On December 5, 2023, after months of standing for life and standing against the DOD’s defiance of abortion laws, executive overreach, and biased media coverage, Tuberville relented to military promotions en masse.
His “progressive” counterparts immediately declared his fight a waste of time. Tuberville responded by highlighting the raised awareness of the military’s illegal use of taxpayer money for abortion aid and highlighting the unrealistic lifestyle of many in Congress.
“A lot of these people up here never had a job before,” Tuberville said. “They’d never been criticized. So criticism didn’t bother me if I knew I was doing the right thing.
“I still believe I was doing the right thing,” he added. “I’d just run out of time and run out of supporters. …We had to give in, unfortunately, but the fight is still on.”
Defending female athletes
The senator’s current fight to do “the right thing” has grown to encompass Title IX and gender issues in sports.
Passage of the 1972 Education Amendments prohibited discrimination of any kind in schools or educational programs receiving federal funding. Among those pivotal civil rights amendments, Title IX afforded girls the same academic and athletic participation rights as boys, including equal equipment, facilities, and coaching.
As a result, women’s sports flourished – until 2023 – when the Department of Education (DOE) proposed drastic changes to Title IX, specifically concerning gender equality.
According to Tuberville, the 116 pages of the DOE’s proposed changes actually facilitate sexual discrimination toward women by allowing men to participate in women’s sports – as women.
“They’re tearing the family down, the nuclear family,” he explained, “and they’re tearing gender down. They don’t want any gender.
“They want everybody to be the same. And we all know that’s not true. You can’t change gender. I mean, you’re either male or you’re female.”

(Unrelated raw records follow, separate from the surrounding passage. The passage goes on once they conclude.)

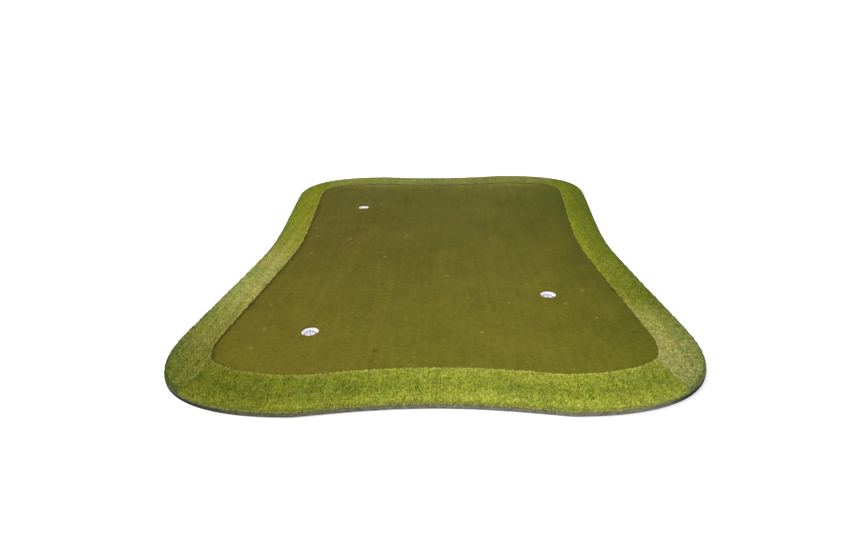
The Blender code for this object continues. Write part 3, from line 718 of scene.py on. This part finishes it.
# ================================================================= fringe
def fringe(side, seed):
    """One fringe strip: its backing with packed thatch, and the blades that stand in it."""
    rng = np.random.default_rng(seed)
    s = np.linspace(0, 1, 260)
    (ao, bo), (ai, bi) = span(side, MITRE_OUT), span(side, MITRE_IN)
    outer = inset(ao + s * (bo - ao), FRINGE_SETBACK)
    inner = inset(ai + s * (bi - ai), lambda n: fringe_width(n) - GAP / 2)
    for e, k in ((0, 1), (-1, -1)):
        cut = outer[e] - inner[e]
        cut = cut / np.linalg.norm(cut)
        pull = np.array([-cut[1], cut[0]]) * k * GAP / 2
        outer[e], inner[e] = outer[e] + pull, inner[e] + pull
    across = inner - outer
    wide = np.linalg.norm(across, axis=1)[:, None]
    z0, top = TURF_Z, FRINGE_THATCH
    near = [(0.0, z0), (0.0, z0 + 0.0018), (0.0006, z0 + 0.0034), (0.0022, z0 + 0.0054),
            (0.0050, z0 + 0.0074), (0.0095, top - 0.0010), (0.0160, top - 0.0002)]
    middle = [(share, top) for share in np.linspace(0.12, 0.94, 12)]
    far = [(0.0060, top - 0.0001), (0.0022, top - 0.0006), (0.0006, top - 0.0016),
           (0.0, top - 0.0034), (0.0, z0)]
    place = [np.full_like(wide, d) / wide for d, _ in near]
    place += [np.full_like(wide, v) for v, _ in middle]
    place += [1 - d / wide for d, _ in far]
    place = np.concatenate(place, 1)
    z = np.array([q for _, q in near + middle + far])
    rings = np.empty((len(s), len(z), 3))
    rings[:, :, :2] = outer[:, None] + across[:, None] * place[:, :, None]
    rings[:, :, 2] = z
    soft = np.array([0.0] * len(near) + [1.0] * len(middle) + [0.0] * len(far))
    flat = rings[:, :, :2].reshape(-1, 2)
    rings[:, :, 2] += soft * 0.0006 * waves(flat, 5, (0.5, 0.14)).reshape(len(s), -1)
    sheet = shown("fringe_backing_" + side, swept("fringe_backing_" + side, rings),
                  fringe_material(side, True), "mat", 60)
    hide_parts("fringe_" + side)
    attribute(sheet.data, "across", place)

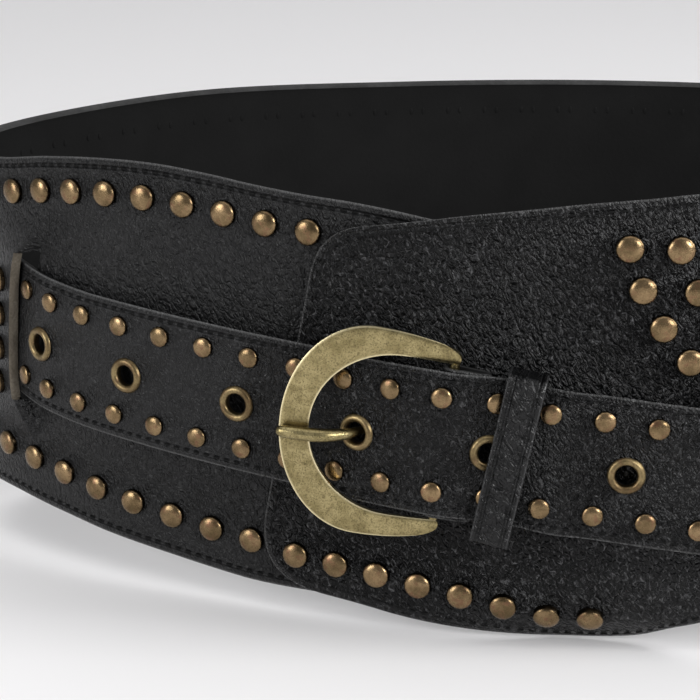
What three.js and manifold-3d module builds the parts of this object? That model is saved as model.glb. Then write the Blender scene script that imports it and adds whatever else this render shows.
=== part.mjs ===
// A wide studded waist belt, fastened and standing on its lower edge.
// Millimetres, +Z up, the buckle at the front (-Y). The leather is worked out flat, as it is cut:
// "along" runs round the loop from the front centre, to the wearer's left (+X) first,
// "up" is the height over the floor and "out" the distance outside the loop's own curve.
// bend() then carries flat places to the standing loop.
import * as THREE from 'three';
import { TessellateModifier } from 'three/addons/modifiers/TessellateModifier.js';
import { mergeVertices } from 'three/addons/utils/BufferGeometryUtils.js';
import Module from 'manifold-3d';

const wasm = await Module();
wasm.setup();

// Driving sizes
const loopWidth = 346;
const loopDepth = 170;
const sideSwell = 6;
const swellFrom = 2.5;
const swellFull = 3.15;
const swellHeld = 3.2;
const swellTo = 3.75;
const bandHeight = 114;
const bandWall = 2.6;
const gap = 0.3;
const strapWidth = 37;
const strapWall = 2.4;

// The wide band's shaped end in front, and how its lower edge rolls under there
const endFoot = -97;
const endLean = 10.67;
const lowerCorner = 19;
const upperCorner = 12;
const rollHeight = 13;
const rollRamp = 7;
const rollAngle = 41;
const rollFrom = -62;
const rollFull = 11;
const rollTo = 62;
const tuckFrom = -150;
const tuckTo = -105;
const hiddenEnd = -31;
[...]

To counterattack this insanity, Tuberville proposed the Protection of Women and Girls in Sports Act on March 1, 2023, which passed the House (HR 734) but was blocked by the Senate.
Determined to win
Undaunted, on February 1, 2024, he proposed the Protection of Women in Olympic and Amateur Sports Act (S.3729). Tuberville hoped for two groups of staunch supporters – women athletes who have trained a lifetime to compete at the Olympic level and mothers of young girls in amateur sports.
At press time, S.3729 had only been referred to the Senate Committee on Commerce, Science, and Transportation. But National Review reported that already “the national governing body for amateur/Olympic-style boxing recently codified a rule permitting male participation in the women’s division in its 2024 rulebook.”
Tuberville sees that change as a recipe for disaster, ending with the unnecessary but inevitable injury of female athletes.
Therefore, the fight goes on, and the good senator from Alabama humbly asks readers to pray for the sanctity of life – inside and outside the womb.
“Praying for me is fine,” said Tuberville, “but pray for our young people. The number one commodity in our country is young people. But they are being attacked by social media, the government, and a lot of different things in our country that you and I didn’t have to fight through. So pray for our young people.”